◆ **REQUIRED WORK**
Your task is to copy the stretch of lines in the records below that begins with the line containing "Keep writing the" and ends with the line containing "holder.rotation_euler = (Vector(place)", exactly as written, with nothing added.

* begin TASK DATA *

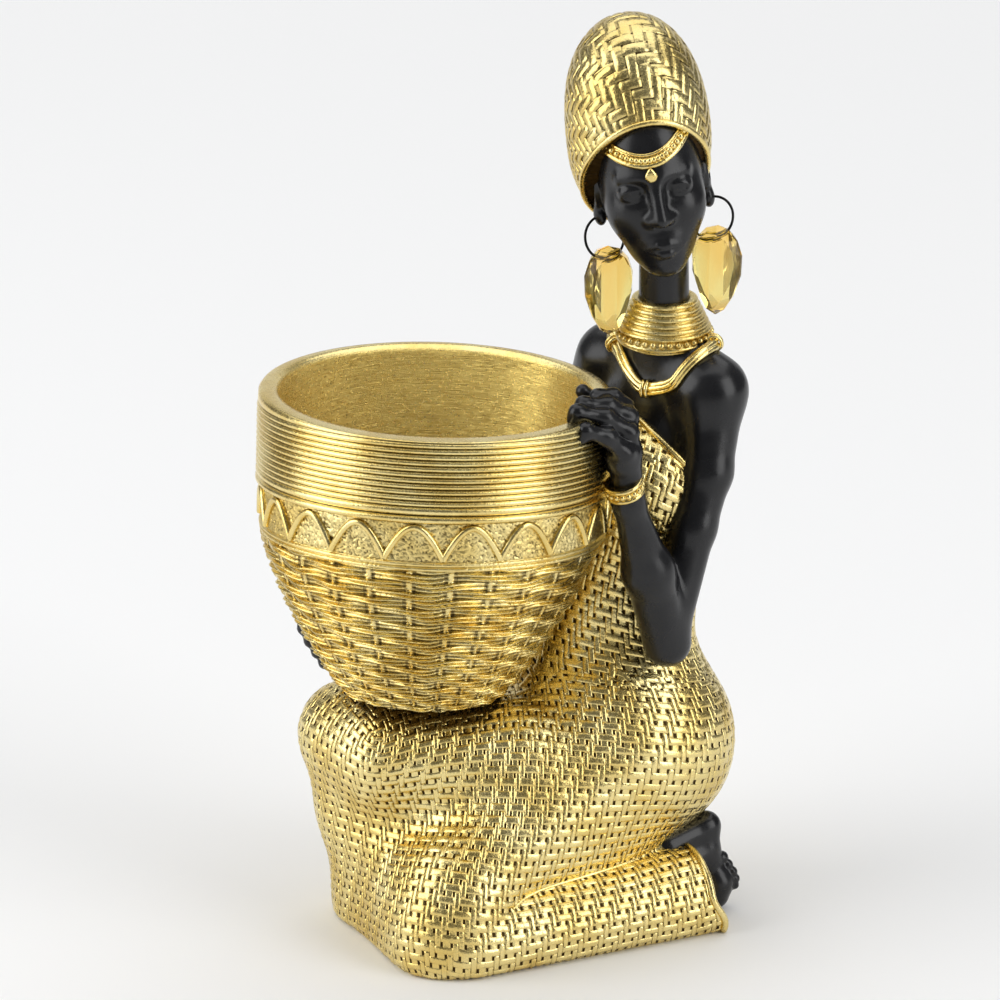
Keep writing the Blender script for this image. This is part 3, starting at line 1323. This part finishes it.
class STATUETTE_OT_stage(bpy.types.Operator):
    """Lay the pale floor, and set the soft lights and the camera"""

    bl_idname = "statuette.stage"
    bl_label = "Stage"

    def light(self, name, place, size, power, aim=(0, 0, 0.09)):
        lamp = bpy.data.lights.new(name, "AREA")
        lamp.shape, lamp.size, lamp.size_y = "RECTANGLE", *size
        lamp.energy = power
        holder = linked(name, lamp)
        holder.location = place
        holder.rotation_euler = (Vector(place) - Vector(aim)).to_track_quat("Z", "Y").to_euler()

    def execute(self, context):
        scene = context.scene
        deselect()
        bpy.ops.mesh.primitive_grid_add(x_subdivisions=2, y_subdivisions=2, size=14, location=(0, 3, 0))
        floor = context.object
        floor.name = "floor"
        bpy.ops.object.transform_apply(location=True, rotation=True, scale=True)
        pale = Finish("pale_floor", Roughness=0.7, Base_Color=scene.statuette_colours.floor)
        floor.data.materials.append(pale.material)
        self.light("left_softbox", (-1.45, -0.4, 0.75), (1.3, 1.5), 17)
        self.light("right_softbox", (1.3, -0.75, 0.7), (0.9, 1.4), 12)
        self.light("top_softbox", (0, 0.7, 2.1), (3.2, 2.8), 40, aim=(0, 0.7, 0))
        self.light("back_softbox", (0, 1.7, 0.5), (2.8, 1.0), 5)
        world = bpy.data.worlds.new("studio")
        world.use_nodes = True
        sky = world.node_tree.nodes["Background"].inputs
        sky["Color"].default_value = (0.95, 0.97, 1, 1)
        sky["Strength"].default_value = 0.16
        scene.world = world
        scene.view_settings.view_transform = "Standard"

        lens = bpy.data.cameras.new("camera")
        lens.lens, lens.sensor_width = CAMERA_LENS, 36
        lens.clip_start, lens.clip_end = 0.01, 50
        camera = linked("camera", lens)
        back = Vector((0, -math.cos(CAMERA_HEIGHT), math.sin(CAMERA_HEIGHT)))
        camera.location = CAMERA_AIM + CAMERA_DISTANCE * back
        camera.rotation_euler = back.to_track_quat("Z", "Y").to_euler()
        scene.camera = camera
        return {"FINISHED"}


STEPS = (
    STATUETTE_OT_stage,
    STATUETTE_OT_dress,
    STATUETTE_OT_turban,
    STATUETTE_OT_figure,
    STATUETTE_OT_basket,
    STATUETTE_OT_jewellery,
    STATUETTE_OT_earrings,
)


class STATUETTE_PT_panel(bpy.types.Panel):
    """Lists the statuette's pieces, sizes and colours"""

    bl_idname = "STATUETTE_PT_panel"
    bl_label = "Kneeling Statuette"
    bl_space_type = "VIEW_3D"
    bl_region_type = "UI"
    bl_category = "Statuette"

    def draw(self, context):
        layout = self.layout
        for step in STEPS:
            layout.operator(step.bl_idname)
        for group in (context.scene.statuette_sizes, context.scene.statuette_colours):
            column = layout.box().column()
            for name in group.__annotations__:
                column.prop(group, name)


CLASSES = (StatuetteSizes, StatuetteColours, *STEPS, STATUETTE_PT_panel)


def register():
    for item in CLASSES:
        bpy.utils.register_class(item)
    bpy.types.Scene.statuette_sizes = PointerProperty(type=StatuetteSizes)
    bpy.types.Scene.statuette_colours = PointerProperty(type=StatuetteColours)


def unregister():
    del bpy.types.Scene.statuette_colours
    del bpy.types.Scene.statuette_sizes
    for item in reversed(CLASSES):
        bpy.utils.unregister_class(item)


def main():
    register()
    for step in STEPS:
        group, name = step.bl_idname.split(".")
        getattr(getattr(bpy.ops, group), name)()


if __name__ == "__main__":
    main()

* end TASK DATA *
* begin TASK DATA *

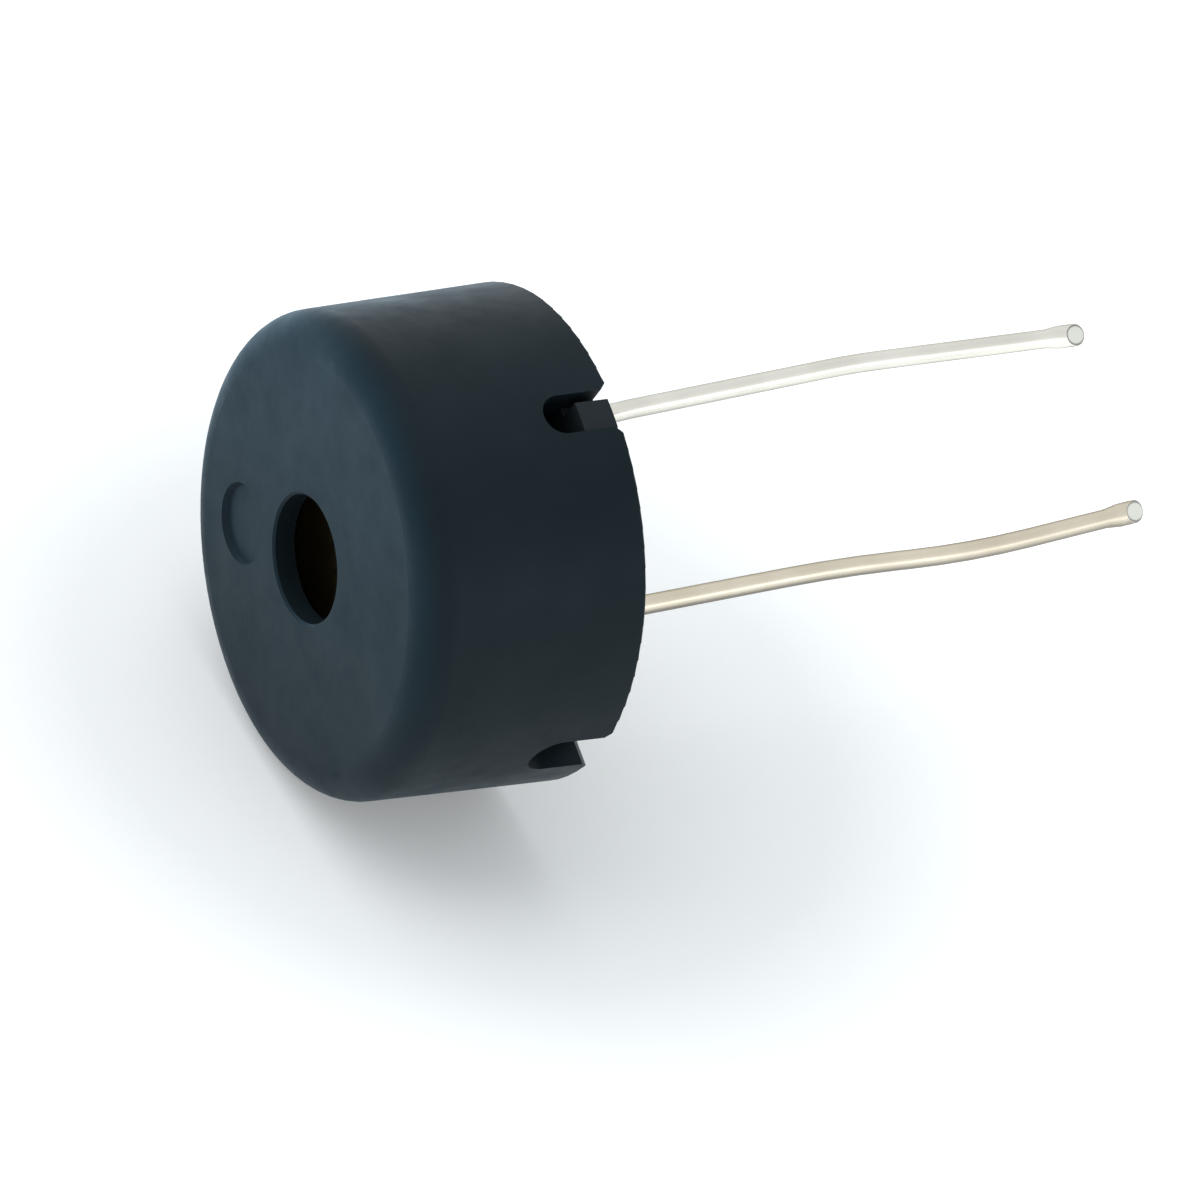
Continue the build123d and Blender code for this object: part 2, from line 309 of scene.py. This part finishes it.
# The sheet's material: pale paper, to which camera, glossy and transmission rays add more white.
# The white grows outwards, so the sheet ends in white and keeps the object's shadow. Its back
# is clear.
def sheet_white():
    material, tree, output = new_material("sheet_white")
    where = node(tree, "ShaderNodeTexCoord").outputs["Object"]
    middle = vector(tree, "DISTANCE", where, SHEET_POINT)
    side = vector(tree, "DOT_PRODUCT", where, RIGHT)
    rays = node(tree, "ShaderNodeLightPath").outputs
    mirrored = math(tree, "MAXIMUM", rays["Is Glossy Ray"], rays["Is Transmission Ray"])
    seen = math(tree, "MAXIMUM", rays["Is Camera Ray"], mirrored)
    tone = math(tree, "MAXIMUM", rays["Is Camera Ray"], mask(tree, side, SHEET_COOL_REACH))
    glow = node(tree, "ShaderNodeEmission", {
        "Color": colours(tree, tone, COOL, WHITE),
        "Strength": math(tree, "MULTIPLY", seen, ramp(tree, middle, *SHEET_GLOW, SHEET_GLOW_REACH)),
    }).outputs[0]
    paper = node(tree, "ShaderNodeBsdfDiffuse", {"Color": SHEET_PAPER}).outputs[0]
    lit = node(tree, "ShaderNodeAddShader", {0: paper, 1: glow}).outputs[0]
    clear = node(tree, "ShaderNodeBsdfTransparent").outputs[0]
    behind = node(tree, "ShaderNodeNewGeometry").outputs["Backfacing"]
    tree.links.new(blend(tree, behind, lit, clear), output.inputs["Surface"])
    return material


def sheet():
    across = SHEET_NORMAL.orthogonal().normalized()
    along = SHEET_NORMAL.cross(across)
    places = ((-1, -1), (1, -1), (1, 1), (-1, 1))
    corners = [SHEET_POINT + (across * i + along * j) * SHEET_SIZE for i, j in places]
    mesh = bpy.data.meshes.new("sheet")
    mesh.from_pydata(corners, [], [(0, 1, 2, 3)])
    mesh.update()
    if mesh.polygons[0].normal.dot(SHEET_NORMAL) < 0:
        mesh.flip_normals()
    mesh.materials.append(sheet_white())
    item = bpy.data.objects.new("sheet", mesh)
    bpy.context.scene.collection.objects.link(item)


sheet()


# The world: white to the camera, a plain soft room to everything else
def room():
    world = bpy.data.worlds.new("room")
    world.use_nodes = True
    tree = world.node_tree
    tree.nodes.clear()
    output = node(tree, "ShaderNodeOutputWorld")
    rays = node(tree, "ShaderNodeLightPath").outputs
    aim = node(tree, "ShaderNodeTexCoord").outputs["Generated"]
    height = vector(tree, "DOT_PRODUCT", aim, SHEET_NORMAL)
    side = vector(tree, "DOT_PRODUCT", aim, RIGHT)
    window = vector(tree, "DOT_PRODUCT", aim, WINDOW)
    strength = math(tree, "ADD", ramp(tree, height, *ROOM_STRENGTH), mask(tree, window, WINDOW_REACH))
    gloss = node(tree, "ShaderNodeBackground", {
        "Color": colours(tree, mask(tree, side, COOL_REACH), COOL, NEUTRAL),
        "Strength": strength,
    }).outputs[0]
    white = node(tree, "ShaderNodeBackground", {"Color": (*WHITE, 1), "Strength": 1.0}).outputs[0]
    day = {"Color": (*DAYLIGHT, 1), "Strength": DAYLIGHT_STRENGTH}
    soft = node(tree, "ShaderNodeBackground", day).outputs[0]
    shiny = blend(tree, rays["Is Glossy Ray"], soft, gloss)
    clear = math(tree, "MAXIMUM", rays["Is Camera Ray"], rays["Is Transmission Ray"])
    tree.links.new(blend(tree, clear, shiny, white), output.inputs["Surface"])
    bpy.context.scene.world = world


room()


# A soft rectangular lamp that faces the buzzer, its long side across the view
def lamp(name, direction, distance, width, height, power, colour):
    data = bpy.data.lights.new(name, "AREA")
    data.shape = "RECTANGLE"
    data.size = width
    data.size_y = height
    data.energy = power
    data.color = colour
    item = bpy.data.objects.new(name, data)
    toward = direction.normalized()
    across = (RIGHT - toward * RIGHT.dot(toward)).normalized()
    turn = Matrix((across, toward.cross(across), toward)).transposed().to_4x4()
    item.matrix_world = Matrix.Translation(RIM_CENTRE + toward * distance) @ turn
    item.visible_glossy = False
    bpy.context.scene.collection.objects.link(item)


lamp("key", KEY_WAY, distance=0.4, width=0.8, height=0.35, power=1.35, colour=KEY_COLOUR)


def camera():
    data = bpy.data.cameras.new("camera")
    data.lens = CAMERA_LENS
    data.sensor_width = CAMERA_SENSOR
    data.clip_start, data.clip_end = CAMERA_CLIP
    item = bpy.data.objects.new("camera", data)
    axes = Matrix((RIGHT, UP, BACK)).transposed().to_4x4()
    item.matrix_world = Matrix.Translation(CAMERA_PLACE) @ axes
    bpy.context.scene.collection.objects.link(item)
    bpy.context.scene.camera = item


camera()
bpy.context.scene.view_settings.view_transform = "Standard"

* end TASK DATA *

◆ **PROBLEM SOLUTION**
Keep writing the Blender script for this image. This is part 3, starting at line 1323. This part finishes it.
class STATUETTE_OT_stage(bpy.types.Operator):
    """Lay the pale floor, and set the soft lights and the camera"""

    bl_idname = "statuette.stage"
    bl_label = "Stage"

    def light(self, name, place, size, power, aim=(0, 0, 0.09)):
        lamp = bpy.data.lights.new(name, "AREA")
        lamp.shape, lamp.size, lamp.size_y = "RECTANGLE", *size
        lamp.energy = power
        holder = linked(name, lamp)
        holder.location = place
        holder.rotation_euler = (Vector(place) - Vector(aim)).to_track_quat("Z", "Y").to_euler()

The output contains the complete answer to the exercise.